The Saudi government is keeping its subjects from viewing sites about
drugs, women and rock and roll, according to a new Harvard Law School
study. 

This pattern of censorship -- blocking the "Women in American History"
section of the online Encyclopedia Britannica while allowing access to
CNN.com -- can serve as a kind of Rorschach test of tyranny, speaking
volumes about the psychology of a government.  "You can get a sense of
what worries a regime by what sites they block," said Carin Karlekar, a
senior researcher at Freedom House, a pro-democracy group.  "In Saudi
Arabia, the government's more interested in clamping down on personal
freedom than on political freedom.  But in China, they're more concerned
about political subversion than personal morality, so news sites are the
ones that are censored."

With the full cooperation of the Saudi government's Internet Services
Unit, which is responsible for routing and filtering all international
Internet traffic in the country, Harvard law professor Jonathan Zittrain
and researcher Benjamin Edelman tried to access nearly 60,000 Web pages
through Saudi servers. 

A little more than 2,000 were blocked, they found.  Most blocked sites
were sexually explicit -- which, in Saudi Arabia, includes the Blue Sky
Swimwear site.  Sites about religion -- from St.  Mildred's Church site
to the Queer Muslims home page -- also figured prominently, as did ones
about women, health, drugs and American pop culture. 

That's no surprise in a country where the flavor of Islam is strict, and
women aren't even allowed to drive. 

Less predictable is the fact that most of the major personal homepage
domains, including geocities.com and members.aol.com, were also filtered
out. 

"My suspicion is that's an attempt to block objectionable material,
rather than keeping Saudi citizens from self-publishing," said Zittrain. 

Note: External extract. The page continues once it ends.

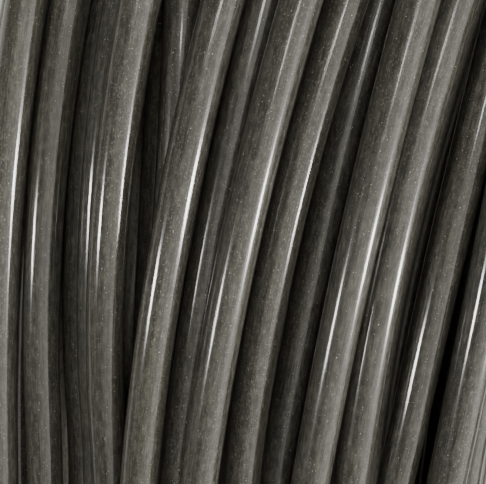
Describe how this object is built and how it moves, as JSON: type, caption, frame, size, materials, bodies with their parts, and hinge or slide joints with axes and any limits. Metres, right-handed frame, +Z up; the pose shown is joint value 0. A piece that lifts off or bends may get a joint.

The Saudi government is maddeningly vague on why a site would be
filtered. 

"All sites that contain content in violation of Islamic tradition or
national regulations shall be blocked," reads a declaration on the Saudi
Internet Services Unit site. 

But the Unit is open about how it does its job. 

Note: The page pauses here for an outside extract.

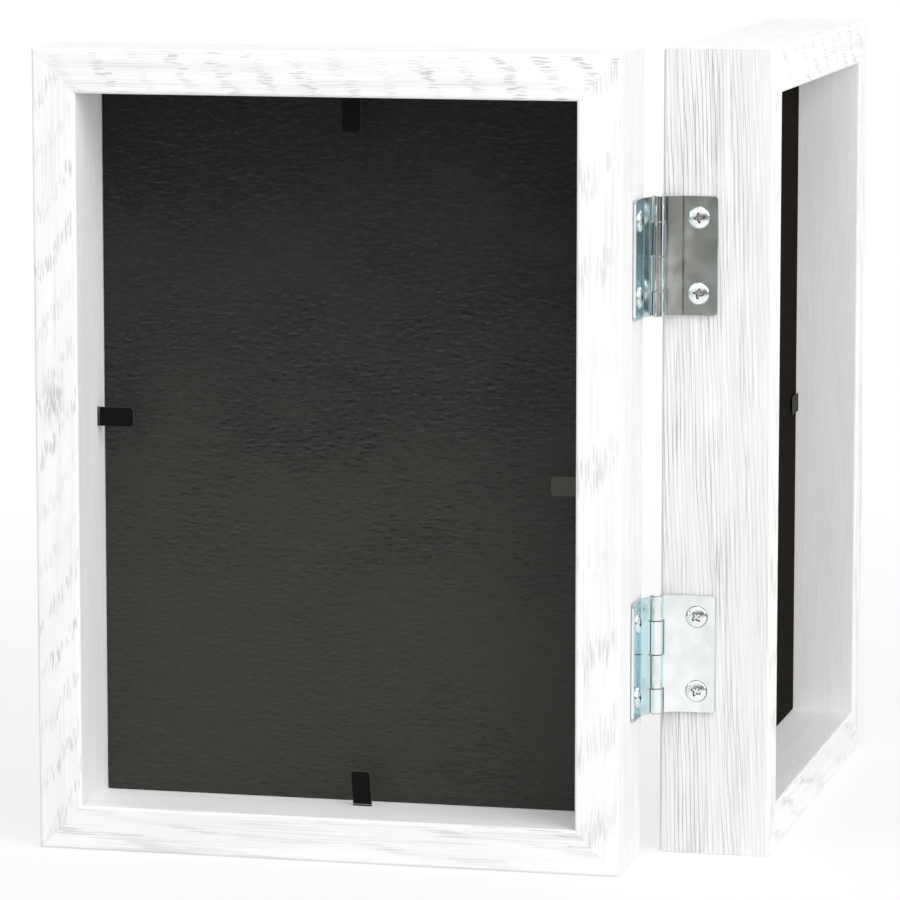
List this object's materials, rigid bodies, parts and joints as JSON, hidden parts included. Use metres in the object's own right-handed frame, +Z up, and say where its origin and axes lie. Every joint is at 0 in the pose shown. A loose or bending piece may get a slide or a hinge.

"All incoming Web traffic to the Kingdom passes through a proxy farm
system implementing a content filtering software (SmartFilter, from the
California firm Secure Computing).  A list of addresses for banned sites
is maintained by this filtering system," the Unit's site says. 

A form on the site lets subjects suggest new offensive sites to add to
the list. 

Saudi Arabia is one of dozens of governments around the world trying to
control content their citizens see online.  Unauthorized use of a
computer or a modem earns up to 15 years in jail in Myanmar, for
example. 

That's why some see the Harvard study as old news. 

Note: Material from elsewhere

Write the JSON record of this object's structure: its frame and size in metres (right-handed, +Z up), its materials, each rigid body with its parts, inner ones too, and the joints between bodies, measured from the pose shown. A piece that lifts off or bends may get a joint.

"It's been well known for years that foreign countries are using
censorware to control citizens' access to information," Lee Tien, a
senior staff attorney at the Electronic Frontier Foundation, said. 

But only a few regimes -- notably, Vietnam, China and the United Arab
Emirates -- actually attempt to filter their entire national Internet
traffic wholesale, Edelman said.  Future reports from Edelman and his
mentor will focus on these governments. 

"If you're trying to get into the club of rich, industrialized
countries, filtering's not something you want to be seen as doing,"
Edelman added.  "But you need to be wealthy enough to afford a filtering
system.  So it's not happening in Africa, for example.  There's no money
for it."

What's more, the state has to want the business benefits of information
technology, without the political or cultural impact that comes when
information is free, Nina Hachigian, director of the RAND Center for
Asia Pacific Policy, said in a recent report in The Washington
Quarterly. 

North Korea, in keeping with the country's isolationist, agrarian
agenda, has simply rendered Internet access illegal.  The schizophrenic
fight by Jiang Zemin's regime in China to clamp down on political
freedom while increasing economic choices is reflected in its
helter-skelter pattern of censorship. 

"The (Chinese) government's choices can appear somewhat random.  On a
given day, savetibet.org is blocked but freetibet.org is not.  China
blocked the website of The New York Times for years until its editors
had the opportunity to complain directly to President Jiang Zemin, while
the site of USA Today has never been blocked," Hacigian wrote. 

"China reserves more intense and thorough efforts at blocking for
high-priority campaigns such as the crackdown on the spiritual group
Falun Gong."

Falun Gong is widely viewed as one of the biggest threats to communist
leadership in China. 

In addition to filtering, the government in China is also pushing
content providers to self-censor.  Yahoo's Chinese language site is
among the portals that recently signed a pledge not to publish
"pernicious information that may jeopardize state security and disrupt
social stability."

For people in China who want this sort of information, Six/Four, a
forthcoming anonymous surfing protocol from the hacker group
Hacktivismo, may be of help. 

Six/Four may also assist Saudi Arabians who need their fill of juvenile
humor, because fart jokes, as an example, are apparently off-limits in
the Kingdom.  So are jokes about celebrities munching on testicles.